To check whether set A is a subset of set B, we can use the following operation:
A <= B
To check whether B is a superset of A, we can use the following operation:
B >= A
For example:
months_a = set(["Jan", "Feb", "March", "Apr", "May", "June"])
months_b = set(["Jan", "Feb", "March", "Apr", "May", "June", "July", "Aug", "Sep", "Oct", "Nov", "Dec"])
subset_check = months_a <= months_b
superset_check = months_b >= months_a
print(subset_check)
print(superset_check)
The months_a
is the subset of the months_b
which is, on the other hand, the superset of the months_a
. Therefore, running the code above will yield:
True
True
The subset and superset can also be checked using issubset()
and issuperset()
methods as shown below:
months_a = set(["Jan","Feb", "March", "Apr", "May", "June"])
months_b = set(["Jan","Feb", "March", "Apr", "May", "June", "July", "Aug", "Sep", "Oct", "Nov", "Dec"])
subset_check = months_a.issubset(months_b)
superset_check = months_b.issuperset(months_a)
print(subset_check)
print(superset_check)
Which yields the same output in the example above:
True
True
Python Set Methods
In the following sections, we will discuss some of the most commonly used set methods provided by Python that we have not already discussed.
copy()
This method returns a copy of the set in question:
string_set = {"Nicholas", "Michelle", "John", "Mercy"}
x = string_set.copy()
print(x)
The output shows that x
is a copy of the set string_set
:
{'John', 'Michelle', 'Nicholas', 'Mercy'}
isdisjoint()
This method checks whether the sets in question have an intersection or not. If the sets don't have common items, this method returns True
, otherwise it returns False
:
names_a = {"Nicholas", "Michelle", "John", "Mercy"}
names_b = {"Jeff", "Bosco", "Teddy", "Milly"}
x = names_a.isdisjoint(names_b)
print(x)
The two sets don't have common items, hence the output is True
:
True
len()
This method returns the length of a set, which is the total number of elements in the set:
names_a = {"Nicholas", "Michelle", "John", "Mercy"}
print(len(names_a))
The output shows that the set has a length of 4:
4
Python Frozen Set
Frozenset is a class with the characteristics of a set, but once its elements have been assigned, they cannot be changed. Tuples can be seen as immutable lists, while frozen sets can be seen as immutable sets.
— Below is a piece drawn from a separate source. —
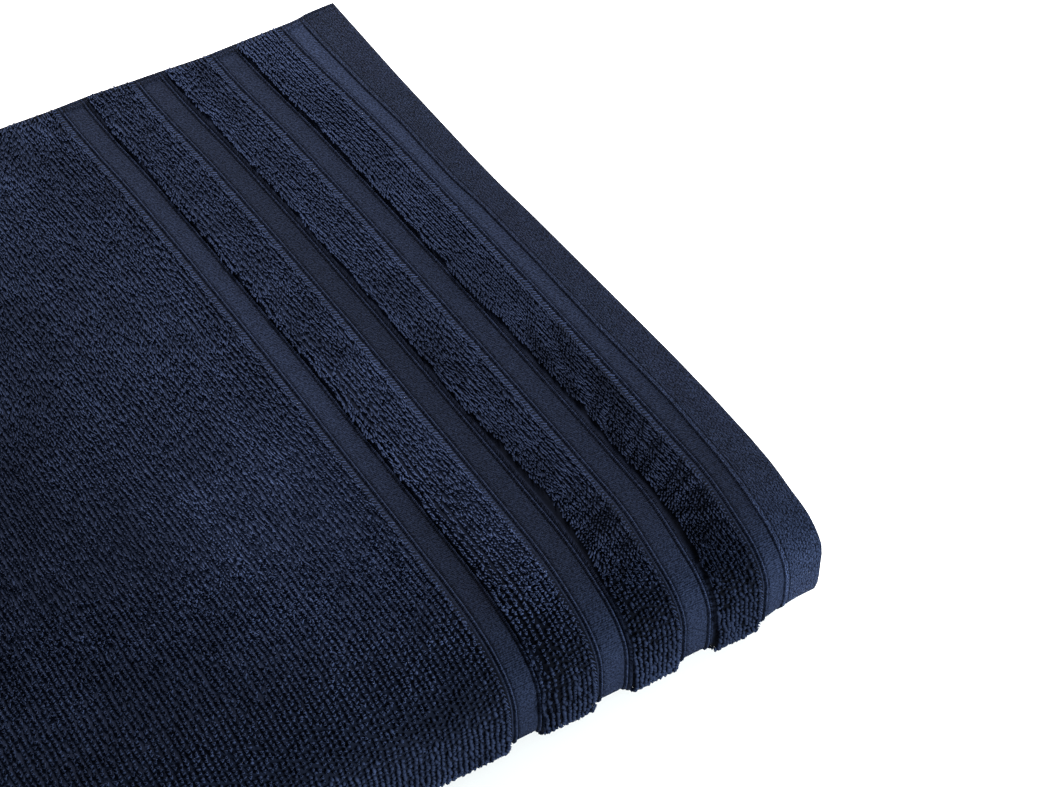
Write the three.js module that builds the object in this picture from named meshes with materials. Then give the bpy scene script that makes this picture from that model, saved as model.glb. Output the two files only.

Note: Sets are mutable and unhashable, which means we cannot use them as dictionary keys. Frozen sets are hashable and we can use them as dictionary keys.
To create frozen sets, we use the frozenset()
method. Let us create two “frozensets”, X
and Y
:
X = frozenset([1, 2, 3, 4, 5, 6])
Y = frozenset([4, 5, 6, 7, 8, 9])
print(X)
print(Y)
This will result in:
frozenset({1, 2, 3, 4, 5, 6})
frozenset({4, 5, 6, 7, 8, 9})
The “frozensets” support the use of Python set methods like copy()
, difference()
, symmetric_difference()
, isdisjoint()
, issubset()
, intersection()
, issuperset()
, and union()
.
Conclusion
The guide provides a detailed introduction to sets in Python. The mathematical definition of sets is the same as the definition of sets in Python. A set is simply a collection of unordered items. The set itself is mutable, but the set elements are immutable. However, we can add and remove elements from a set freely. In most data structures, elements are indexed. However, set elements are not indexed. This makes it impossible for us to perform operations that target specific set elements.